We shouldn't have to grieve this much
Last week, I observed to my husband that Americans love to joke about dirty diapers as if that’s the hardest part of parenting. Older relatives poke fun at soon-to-parents about it. We invent cheesy baby shower games around pretend dirty diapers. My childfree brother-in-law jokes that while he can’t wait to finally meet his nephew, he’s not changing any dirty diapers! I get it. The endless stream of dirty diapers – the daily intimate contact with someone else’s bodily fluids – is such a visible part of the work, it’s easy to focus on. But three months into raising my son, it now strikes me as odd because diapers are the easy part. When I first mentioned this to my husband, I laughed wryly because I was thinking instead of sleepless nights, panicked calls to the pediatrician … diapers are, quite frankly, so simple compared to those things.
But I was wrong about those things too. They are hard , but they aren’t the hardest thing, at least for American parents.

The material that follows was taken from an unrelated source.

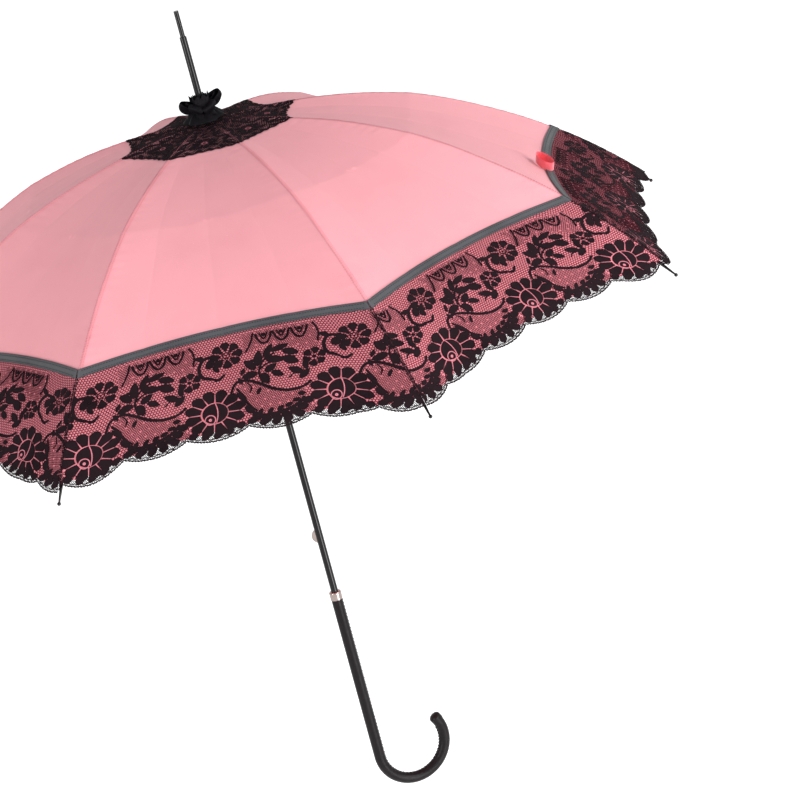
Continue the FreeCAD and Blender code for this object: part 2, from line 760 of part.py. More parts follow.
def cover():
    thick = dim("fabric_thick")
    second = dim("layer_gap")
    third = second + thick + dim("layer_gap")
    begin = dim("fabric_hole") - CROWN[0]
    corner = COVER_LENGTH - dim("corner_back")
    ribbon = INNER.length + dim("ribbon_along")

    def inner_edge(across):
        return begin

    def patch_edge(across):
        return dim("patch_along")

    def hem(across):
        return corner - dim("hem_rise") * bulge(across)

    def panel_hem(across):
        return hem(across) - dim("panel_short")

    def ribbon_upper(across):
        return ribbon - dim("ribbon_rise") * bulge(across)

    def ribbon_lower(across):
        return ribbon_upper(across) + dim("ribbon_width")

    layers = {"top_patch": [], "ribbon_trim": [], "lace_border": []}
    for number in range(RIBS):
        azimuth = number * STEP
        panel = doc.addObject("Part::Feature", "canopy_panel_%d" % (number + 1))
        panel.Shape = cover_layer(azimuth, inner_edge, panel_hem, -thick, 0.0, 17)
        node(panel, "canopy_panel_%d" % (number + 1))
        layers["top_patch"].append(
            cover_layer(azimuth, inner_edge, patch_edge, second, second + thick, 7)
        )
        layers["lace_border"].append(
            cover_layer(azimuth, ribbon_upper, hem, second, second + thick, 7)
        )
        layers["ribbon_trim"].append(
            cover_layer(azimuth, ribbon_upper, ribbon_lower, third, third + thick, 3)
        )
    for label, solids in layers.items():
        item = doc.addObject("Part::Feature", label)
        item.Shape = Part.makeCompound(solids)
        node(item, label)


def strap_block(name, inset, frame):
    """An upright block with round ends, its lower face in the frame's XY plane."""
    half = dim("strap_length") / 2
    radius = dim("strap_radius") - inset
    size = "dims.strap_radius - %g" % inset
    flat = box(
        name + "_flat",
        "dims.strap_length",
        "2 * (%s)" % size,
        "dims.strap_width",
        frame * moved(-half, -radius),
    )
    near = cylinder(name + "_near", size, "dims.strap_width", frame * moved(-half))
    far = cylinder(name + "_far", size, "dims.strap_width", frame * moved(half))
    return joined(name, [flat, near, far])


def tie_strap():
    """A flattened loop of ribbon that stands on its edge on the panel beside the first rib."""
    azimuth = dim("strap_azimuth")
    first = math.floor(azimuth / STEP) * STEP
    across = (azimuth - first) / STEP
    along = INNER.length + dim("strap_along")
    place = cover_place(first, along, across)
    ahead = cover_place(first, along + 1, across)
    slope = math.degrees(math.atan2(place.z - ahead.z, math.hypot(ahead.x - place.x, ahead.y - place.y)))
    frame = in_plane(first + STEP / 2, 0, 0, slope)
    frame.Base = place
    upright = FreeCAD.Placement(FreeCAD.Vector(), FreeCAD.Rotation(FreeCAD.Vector(1, 0, 0), 90))
    frame = frame * upright * moved(0, 0, dim("strap_lift")) * turned(dim("strap_turn"))
    loop = strap_block("strap_loop", 0.0, frame)
    well = strap_block("strap_well", dim("strap_thick"), frame)
    node(cut("tie_strap", loop, [well]), "tie_strap")


shaft(crown())
runner()
for index in range(RIBS):
    inner_rib(index + 1, index * STEP)
    outer_rib(index + 1, index * STEP)
    rib_tip(index + 1, index * STEP)
    stretcher(index + 1, index * STEP)
ferrule()
rosette()
handle()
collar()
cover()
tie_strap()

doc.recompute()

for item in doc.Objects:
    if "Invalid" in item.State or "Error" in item.State:
        raise RuntimeError("failed: %s %s" % (item.Name, item.State))
for item in nodes:
    if item.Shape.isNull() or not item.Shape.isValid():
        raise RuntimeError("bad shape: " + item.Label)

os.makedirs("parts", exist_ok=True)
for item in nodes:
    item.Shape.exportStep("parts/%s.step" % item.Label)
print(len(nodes), "nodes")
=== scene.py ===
import math
import random

import bmesh
import bpy
import numpy as np
from mathutils import Matrix, Vector


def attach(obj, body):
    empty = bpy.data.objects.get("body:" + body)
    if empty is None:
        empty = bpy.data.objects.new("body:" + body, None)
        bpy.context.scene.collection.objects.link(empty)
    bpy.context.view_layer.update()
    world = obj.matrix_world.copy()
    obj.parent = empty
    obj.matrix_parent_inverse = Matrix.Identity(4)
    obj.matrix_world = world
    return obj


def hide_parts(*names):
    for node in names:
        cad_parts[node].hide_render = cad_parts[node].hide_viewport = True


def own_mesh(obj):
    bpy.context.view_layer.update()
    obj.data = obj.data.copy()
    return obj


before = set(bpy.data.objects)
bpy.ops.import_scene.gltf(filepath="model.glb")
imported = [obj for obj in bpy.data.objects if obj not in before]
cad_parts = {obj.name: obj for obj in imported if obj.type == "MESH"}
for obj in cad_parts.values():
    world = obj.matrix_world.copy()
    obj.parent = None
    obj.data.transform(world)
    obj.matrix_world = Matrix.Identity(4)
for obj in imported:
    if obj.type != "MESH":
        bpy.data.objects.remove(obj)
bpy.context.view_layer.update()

# The cover's shape repeats part.py's. Lengths are in millimetres until a mesh is made.

MM = 0.001
STEP = math.pi / 4
RIBS = 8
CROWN = (9.0, 648.0)
LINK = 222.3
OPEN = math.radians(79.2)
JOINT = (CROWN[0] + LINK * math.sin(OPEN), CROWN[1] - LINK * math.cos(OPEN))
DROOP = math.radians(35.8)
BALL = (JOINT[0] + 308.4 * math.cos(DROOP), JOINT[1] - 308.4 * math.sin(DROOP))
FABRIC_LIFT = 4.1
FABRIC_HOLE = 6.0
PANEL_SAG = 8.0
CORNER_BACK = 10.0
HEM_RISE = 15.0
PINK_SHORT = 11.0
PATCH_ALONG = 91.0
RIBBON_ALONG = 171.0
RIBBON_RISE = 15.0
RIBBON_WIDTH = 9.5
CORNER_HANG = 60.0
CORNER_DROP = 5.0
SPLIT_LEAN = 38.0
FLOWER_OVER_HEM = 31.0


class Arc:
    """A bowed rib: a circular arc from one place to another that rises over its chord."""

    def __init__(self, start, end, rise):
        run = end[0] - start[0]
        drop = end[1] - start[1]
        chord = math.hypot(run, drop)
        self.radius = (chord**2 / 4 + rise**2) / (2 * rise)
        self.half = math.asin(chord / (2 * self.radius))
        lift = (self.radius - rise) / chord
        self.centre = (start[0] + end[0]) / 2 + drop * lift, (start[1] + end[1]) / 2 - run * lift
        self.length = 2 * self.half * self.radius
        self.droop = math.atan2(-drop, run)

    def place(self, along, lift):
        where = self.droop - math.pi / 2 - self.half + along / self.radius
        reach = self.radius + lift
        return self.centre[0] + reach * np.cos(where), self.centre[1] - reach * np.sin(where)


INNER = Arc(CROWN, JOINT, 9.3)
OUTER = Arc(JOINT, BALL, 16.0)
LENGTH = INNER.length + OUTER.length
CORNER = LENGTH - CORNER_BACK


def seam_place(along):
    """Radius and height of the cover over a rib."""
    inner = INNER.place(along, FABRIC_LIFT)
    outer = OUTER.place(along - INNER.length, FABRIC_LIFT)
    on_inner = along <= INNER.length
    return np.where(on_inner, inner[0], outer[0]), np.where(on_inner, inner[1], outer[1])


def gore_width(along):
    return 2 * seam_place(along)[0] * math.sin(STEP / 2)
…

I’m ashamed to admit that I’ve developed a certain level of numbness when I read about another mass shooting. This week, though, the awful string of them broke me. My maternity leave just ended, and I tried to work because I didn’t know what else to do. Instead, I ended up clutching my baby to my chest and sobbing over my lunch break thinking about the families who are grieving this week. I lost my mother to disease, not gun violence, so I can’t fully understand what those people are going through. But I do know how grief blows up your life, how you are left to pick up the pieces when the rest of the world moves on. It makes me sick knowing that no place is safe – not the grocery store, or church, or the movie theater, or even school. Holding my own precious child to me in fear and rage, I thought, this is the hardest part.
I am raw and hollowed out this week. This should not happen. We should not have to grieve this much. I know I am stating the obvious, but I think it’s worth giving the primal scream of grief and rage some air because it’s doubly cruel when our grief goes unexpressed and unacknowledged. I read this quote in the newsletter “Poor Man’s Feast” today, and I’m holding it close:
Grief is subversive, undermining the quiet agreement to behave and be in control of our emotions. It is an act of protest that declares our refusal to live numb and small. There is something feral about grief, something essentially outside the ordained and sanctioned behaviors of our culture. Because of that, grief is necessary to the vitality of the soul, writes Francis Weller in The Wild Edge of Sorrow.
In 2020, I returned to work less than a week after my mother died. I simply didn’t know what else to do. I look back now and realize how insane that was, how I tried to fit my grief into something resembling normal when normal was so out of reach. Now, almost two years later, I am learning and trying to be unruly. And I am willing to let my grief for our country make me even more so.